In Africa, only 14 countries or so on the 54 countries of the continent have a national cyber security centre, and only a handful is really in operation for private and financial sector. Little help is to be expected from that side, at least in the next years.
Additional financial regulation may help at some extent, although experience has demonstrated in more advanced countries that related costs may be very high, probably not bearable by most financial inclusion actors, that it may take many years to achieve, and that it is far from being sufficient given the skills of external and internal hackers, you have now to put your hands in the engine and supervise your systems on 24x7.

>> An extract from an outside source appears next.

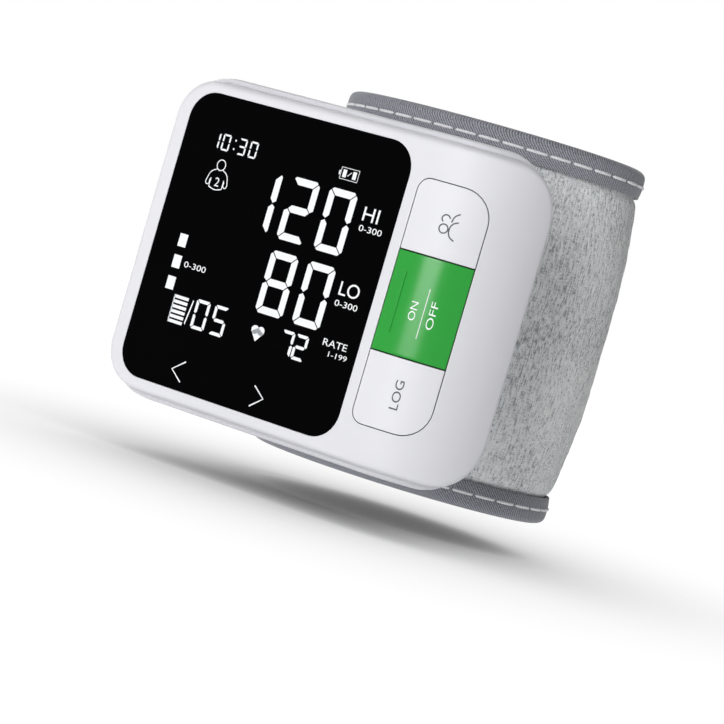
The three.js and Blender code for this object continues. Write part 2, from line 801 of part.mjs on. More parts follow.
// Lifts of the tail, which lies on the tucked end of the cuff
const hookLift = fabricBulge + clearance + hookThickness;
const tailLift = hookLift + clearance + tailThickness;

function tailFabric() {
  return tailPiece(tailLift, tailThickness, tailHeight / 2, tailStart, tailEndDegrees);
}

function tailHookTape() {
  const margin = turnFor(hookMargin, tailEndDegrees);
  return tailPiece(
    hookLift, hookThickness, tailHeight / 2 - hookMargin, cuffStartDegrees, tailEndDegrees - margin,
  );
}

// Rear housing

// Depth of the rear face: a saddle that follows the cuff, falling away past its lips
function rearDepth(x, rightEnd) {
  const reach = Math.min(Math.abs(x), saddleHalfWidth);
  const wide = loopHalfWidth + saddleLift;
  const deep = loopHalfDepth + saddleLift;
  const saddle = loopDepth - deep * Math.sqrt(1 - (reach / wide) ** 2);
  const end = x > 0 ? rightEnd : -unitLeft;
  const past = Math.max(0, Math.abs(x) - saddleHalfWidth) / (end - saddleHalfWidth);
  return saddle - rearDrop * past ** 2;
}

// Rings of the rear housing below the parting line; wall draws them in to make its inside
function rearRings(wall) {
  const partDepth = frontDepth + clearance;
  const rim = wall > 0
    ? [frontRing(partDepth - overrun, sideWall), frontRing(partDepth, sideWall)]
    : [faceRing(partDepth, rimSideInset, rimTopInset)];
  const partRight = onFace(faceLength, partDepth + rimFlareDepth, 0)[0];
  const levels = [
    {
      inset: waistDraft + wall,
      left: cuffDepth - waistLeftRise,
      right: cuffDepth - waistRightRise,
    },
    {
      inset: shoulderDraw + wall,
      left: cuffDepth - shoulderLeftRise - wall / 2,
      right: cuffDepth - shoulderRightRise - wall / 2,
    },
    { inset: rearDraw + wall / 2 },
  ];
  const lower = levels.map(({ inset, left, right }) => (
    faceOutline(inset, inset).map(([along, half]) => {
      const share = along / faceLength;
      const rightEnd = left === undefined ? rearRight : partRight;
      const x = THREE.MathUtils.lerp(unitLeft, rightEnd, share);
      const y = left === undefined
        ? rearDepth(x, rearRight) - wall
        : THREE.MathUtils.lerp(left, right, share);
      return [[x, y, half], [x, y, -half]];
    })
  ));
  return [...rim, faceRing(partDepth + rimFlareDepth, wall, wall), ...lower];
}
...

Individual approaches may be tempted by largest actors e.g. MNOs, but they are expensive, lack the access to international cyber intelligence networks (CERT Computer Emergency Response Teams) that are necessary to prevent, detect, respond to and recover from attacks efficiently, and in many cases miss the necessary skills to succeed.
That would leave little place for hope to improve cyber resilience for financial inclusion, unless we start thinking as a community of interest, not as individual institutions or countries. The fraud scheme or the hack your competitor is suffering today, you will suffer tomorrow. The great achievements that have been permitted in the telecom industry by the GSMA global Fraud and Security forums may pave us the road. Financial Inclusion may not have the same financial and technical resources as Telcos, for sure, but regional or continental consortiums will make the best use of the money.
That is what we have been building in West Africa in the last three years, we will be happy to share our practical experience and get feedbacks from the community.